» **Exercise directions**: Copy out every line exactly as given.

» **Given data**:
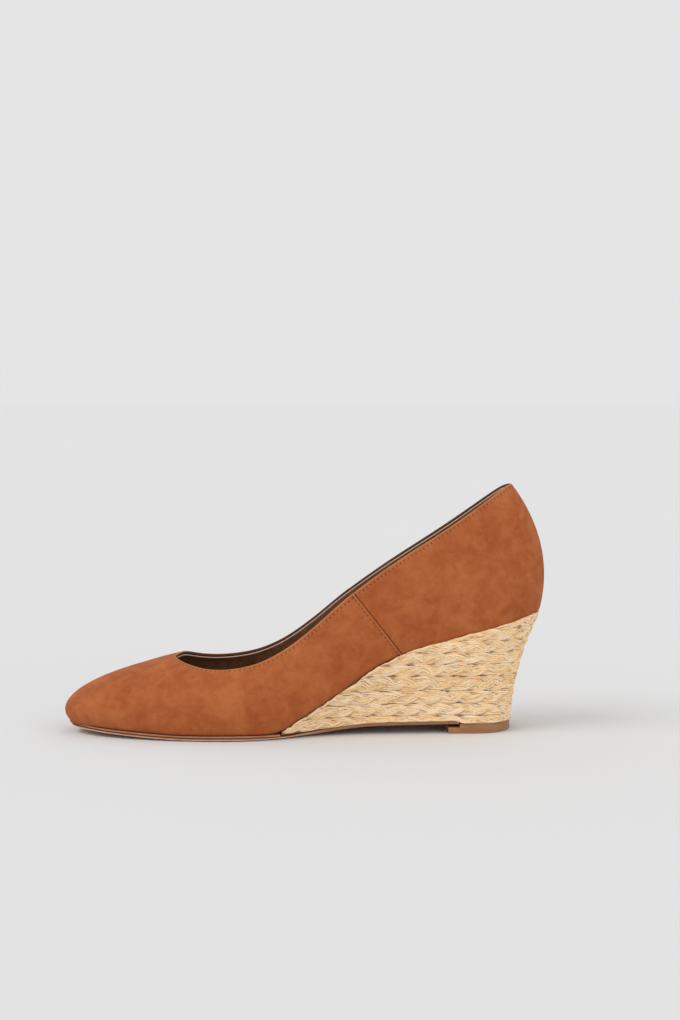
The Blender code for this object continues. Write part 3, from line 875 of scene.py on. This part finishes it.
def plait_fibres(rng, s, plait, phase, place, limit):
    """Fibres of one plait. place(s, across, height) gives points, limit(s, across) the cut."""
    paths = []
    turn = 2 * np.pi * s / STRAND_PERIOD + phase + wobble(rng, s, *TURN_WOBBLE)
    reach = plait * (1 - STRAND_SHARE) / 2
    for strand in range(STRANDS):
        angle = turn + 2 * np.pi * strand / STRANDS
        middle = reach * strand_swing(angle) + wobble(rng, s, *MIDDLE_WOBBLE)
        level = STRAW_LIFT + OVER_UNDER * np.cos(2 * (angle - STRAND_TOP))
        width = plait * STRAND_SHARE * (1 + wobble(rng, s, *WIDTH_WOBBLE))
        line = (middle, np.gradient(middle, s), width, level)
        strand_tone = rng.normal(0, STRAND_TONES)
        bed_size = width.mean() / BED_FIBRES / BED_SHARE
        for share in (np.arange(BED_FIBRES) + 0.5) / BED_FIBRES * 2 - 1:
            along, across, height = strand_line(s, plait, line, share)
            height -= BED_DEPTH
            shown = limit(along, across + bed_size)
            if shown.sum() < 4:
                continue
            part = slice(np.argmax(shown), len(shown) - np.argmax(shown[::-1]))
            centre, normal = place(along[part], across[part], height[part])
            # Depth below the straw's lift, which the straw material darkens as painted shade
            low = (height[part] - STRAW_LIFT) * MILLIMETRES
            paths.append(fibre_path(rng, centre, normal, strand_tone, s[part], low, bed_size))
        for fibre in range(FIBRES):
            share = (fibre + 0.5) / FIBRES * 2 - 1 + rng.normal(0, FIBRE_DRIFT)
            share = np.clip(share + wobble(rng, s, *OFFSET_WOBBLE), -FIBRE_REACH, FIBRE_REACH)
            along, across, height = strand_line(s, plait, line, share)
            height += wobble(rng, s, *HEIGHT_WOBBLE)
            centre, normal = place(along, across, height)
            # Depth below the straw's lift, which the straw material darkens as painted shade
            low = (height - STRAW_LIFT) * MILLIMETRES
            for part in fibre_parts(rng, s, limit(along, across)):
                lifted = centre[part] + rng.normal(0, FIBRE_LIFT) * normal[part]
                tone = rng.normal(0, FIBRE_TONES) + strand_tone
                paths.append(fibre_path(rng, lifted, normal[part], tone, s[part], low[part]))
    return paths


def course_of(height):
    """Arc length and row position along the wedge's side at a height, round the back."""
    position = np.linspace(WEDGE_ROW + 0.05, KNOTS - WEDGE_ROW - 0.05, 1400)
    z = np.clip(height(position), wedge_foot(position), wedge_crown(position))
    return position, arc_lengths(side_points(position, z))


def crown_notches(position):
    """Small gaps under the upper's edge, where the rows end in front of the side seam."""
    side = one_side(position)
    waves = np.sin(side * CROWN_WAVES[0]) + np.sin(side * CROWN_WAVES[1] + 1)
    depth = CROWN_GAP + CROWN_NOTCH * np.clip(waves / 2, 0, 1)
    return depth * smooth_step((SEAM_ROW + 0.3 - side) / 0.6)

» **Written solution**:
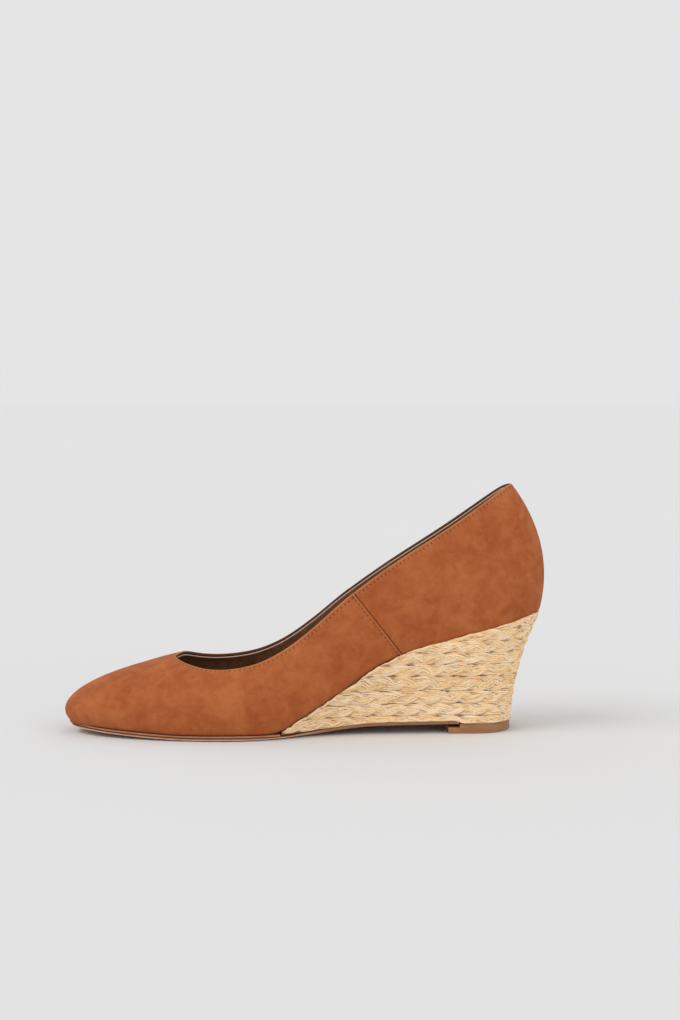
The Blender code for this object continues. Write part 3, from line 875 of scene.py on. This part finishes it.
def plait_fibres(rng, s, plait, phase, place, limit):
    """Fibres of one plait. place(s, across, height) gives points, limit(s, across) the cut."""
    paths = []
    turn = 2 * np.pi * s / STRAND_PERIOD + phase + wobble(rng, s, *TURN_WOBBLE)
    reach = plait * (1 - STRAND_SHARE) / 2
    for strand in range(STRANDS):
        angle = turn + 2 * np.pi * strand / STRANDS
        middle = reach * strand_swing(angle) + wobble(rng, s, *MIDDLE_WOBBLE)
        level = STRAW_LIFT + OVER_UNDER * np.cos(2 * (angle - STRAND_TOP))
        width = plait * STRAND_SHARE * (1 + wobble(rng, s, *WIDTH_WOBBLE))
        line = (middle, np.gradient(middle, s), width, level)
        strand_tone = rng.normal(0, STRAND_TONES)
        bed_size = width.mean() / BED_FIBRES / BED_SHARE
        for share in (np.arange(BED_FIBRES) + 0.5) / BED_FIBRES * 2 - 1:
            along, across, height = strand_line(s, plait, line, share)
            height -= BED_DEPTH
            shown = limit(along, across + bed_size)
            if shown.sum() < 4:
                continue
            part = slice(np.argmax(shown), len(shown) - np.argmax(shown[::-1]))
            centre, normal = place(along[part], across[part], height[part])
            # Depth below the straw's lift, which the straw material darkens as painted shade
            low = (height[part] - STRAW_LIFT) * MILLIMETRES
            paths.append(fibre_path(rng, centre, normal, strand_tone, s[part], low, bed_size))
        for fibre in range(FIBRES):
            share = (fibre + 0.5) / FIBRES * 2 - 1 + rng.normal(0, FIBRE_DRIFT)
            share = np.clip(share + wobble(rng, s, *OFFSET_WOBBLE), -FIBRE_REACH, FIBRE_REACH)
            along, across, height = strand_line(s, plait, line, share)
            height += wobble(rng, s, *HEIGHT_WOBBLE)
            centre, normal = place(along, across, height)
            # Depth below the straw's lift, which the straw material darkens as painted shade
            low = (height - STRAW_LIFT) * MILLIMETRES
            for part in fibre_parts(rng, s, limit(along, across)):
                lifted = centre[part] + rng.normal(0, FIBRE_LIFT) * normal[part]
                tone = rng.normal(0, FIBRE_TONES) + strand_tone
                paths.append(fibre_path(rng, lifted, normal[part], tone, s[part], low[part]))
    return paths


def course_of(height):
    """Arc length and row position along the wedge's side at a height, round the back."""
    position = np.linspace(WEDGE_ROW + 0.05, KNOTS - WEDGE_ROW - 0.05, 1400)
    z = np.clip(height(position), wedge_foot(position), wedge_crown(position))
    return position, arc_lengths(side_points(position, z))


def crown_notches(position):
    """Small gaps under the upper's edge, where the rows end in front of the side seam."""
    side = one_side(position)
    waves = np.sin(side * CROWN_WAVES[0]) + np.sin(side * CROWN_WAVES[1] + 1)
    depth = CROWN_GAP + CROWN_NOTCH * np.clip(waves / 2, 0, 1)
    return depth * smooth_step((SEAM_ROW + 0.3 - side) / 0.6)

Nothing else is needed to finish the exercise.